More Physics and Math Quora Questions

What is space made of?

We found one answer that claims:

“Good question. Scientists are still trying to figure this out. Look up just about any discussion on Dark Matter, which is the latest popular theory.

From a practical viewpoint, space is literally nothingness. Empty. Everything that exists in it came from the Big Bang (Stars, planets, interstellar gasses, nebula’s, etc.)”

Space is a relational concept. It refers to relationships between the positions of things. But it does not refer to some kind of “thing” out there in the universe which physics might someday find.

It most certainly is not nothingness! What sense would it make to refer to gravity as the curvature of space-time and then to talk about space being … nothing? How does nothingness bend and how does this explain gravity? Obviously, this is worse than useless.

If you need to invent hypothetical, undetectable matter to hold your universe together, maybe your cosmology needs more work?

Which brings us to this silly answer:

“The late, great Isaac Asimov dealt with this question in his SF novel “The Currents of Space” way back in 1952. A great read. His central character, a “spatio-analyst,” remarks that he analyzed “nothing”.”

Really? A rather absurd contradiction in terms, don’t you think? Granted, this is apparently from a fiction novel, but you sometimes hear some less-fictional people talk this way.

Here is another answer:

“In fact, space is a clear matter which doesn’t have any mass…we can say that space is a type of vacuum….Space is not made of something like air or else light like atmosphere…it appears black because no light scatters in space ….The fact is space is a place which is of nothing…But consists of things like planets, milky ways etc…”

No, it is not a kind of matter nor a type of vacuum.  It is not made out of anything, as it is a relational concept. It is not a place, although this is somewhat closer to what it is than saying it is matter.

Space is a relationship between places. In the words of David Harriman, it is a “sum of places”. But “space” is not the same concept as “place”. It is a concept which identifies relationships between places.

And finally. we have this absurd answer:

Space is a functional (imaginary) entity that is envisaged by rational beings, as a formless container, whenever they think of real entities. [It] extends to infinity means that however far you go, you can find real entities there and beyond.

Space becomes real only when it is filled entirely by real entities. A universal medium, structured by quanta of matter (in unobservable states), can fill the entire space and contain all other 3D matter-particles, which we consider as real entities. In this case, space and universal medium become synonymous. Space obtains reality. It can now deform, act and be acted upon.

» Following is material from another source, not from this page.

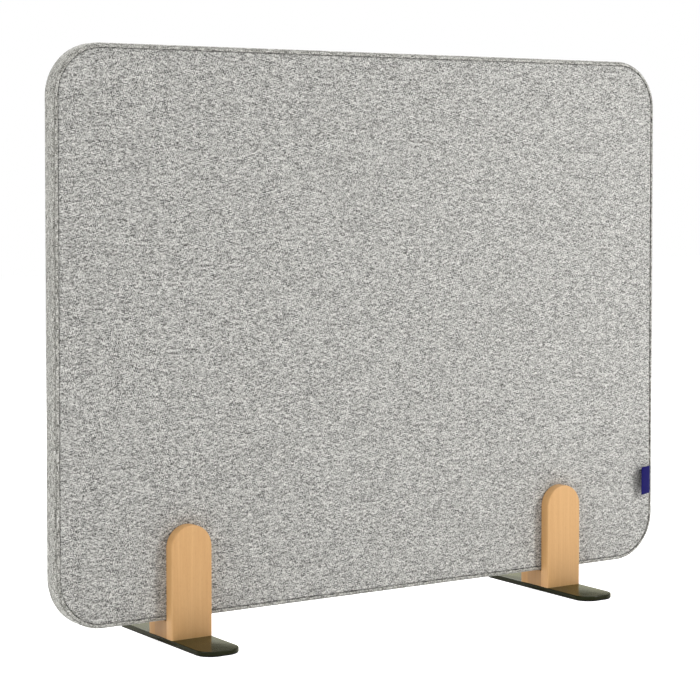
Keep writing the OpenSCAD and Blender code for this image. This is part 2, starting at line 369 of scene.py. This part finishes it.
def powder_coat():
    """Steel plate under gloss black powder coat: it mirrors the wood at a low angle, it has an olive
    cast, and its skin has the slight orange peel of baked powder."""
    material, tree = start_material("gloss black powder coat")
    place = add(tree, "TexCoord", out=3)
    peel = add(tree, "TexNoise", {"Vector": place, "Scale": 1 / (1.6 * MM), "Detail": 1})
    cloud = add(tree, "TexNoise", {"Vector": place, "Scale": 1 / (30 * MM), "Detail": 2})
    shades = {0: cloud, 6: paint("#171902"), 7: paint("#1e2103")}
    colour = add(tree, "Mix", shades, out=2, data_type="RGBA")
    rough = add(tree, "MapRange", {"Value": cloud, "To Min": 0.19, "To Max": 0.24})
    # The coat mirrors nothing itself, and only tints what the skin under it shows
    finish_material(
        tree, colour, rough, peel, 0.01 * MM,
        {"Specular IOR Level": 0.18, "Coat Weight": 1, "Coat IOR": 1, "Coat Tint": paint("#fffffa")},
    )
    return material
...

Functional entity? Imaginary entity? Ah, kind of like a giant metaphysical placeholder for matter? Like a giant metaphysical rubber sheet which is not a physical entity but is somehow affected by matter or physical entities?

This is quite similar to what many physicists seem to be describing when they talk about space-time. As though it is some giant metaphysical background upon which physical reality is somehow imposed.

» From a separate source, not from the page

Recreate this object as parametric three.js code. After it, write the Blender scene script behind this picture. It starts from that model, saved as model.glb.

So, apparently, it is not matter, not an entity. But not some abstraction either. As though it was some third category of existence. Something upon which existence is imposed. Possibly some precondition or background to existence? What the hell?

Whatever they are talking about, they are wrong. Space is an abstraction and has no physical existence. It is not something which warps or curves and therefore this is no explanation for what gravity is or how it works either. Regardless of what Einstein and others claim to have proven to the contrary.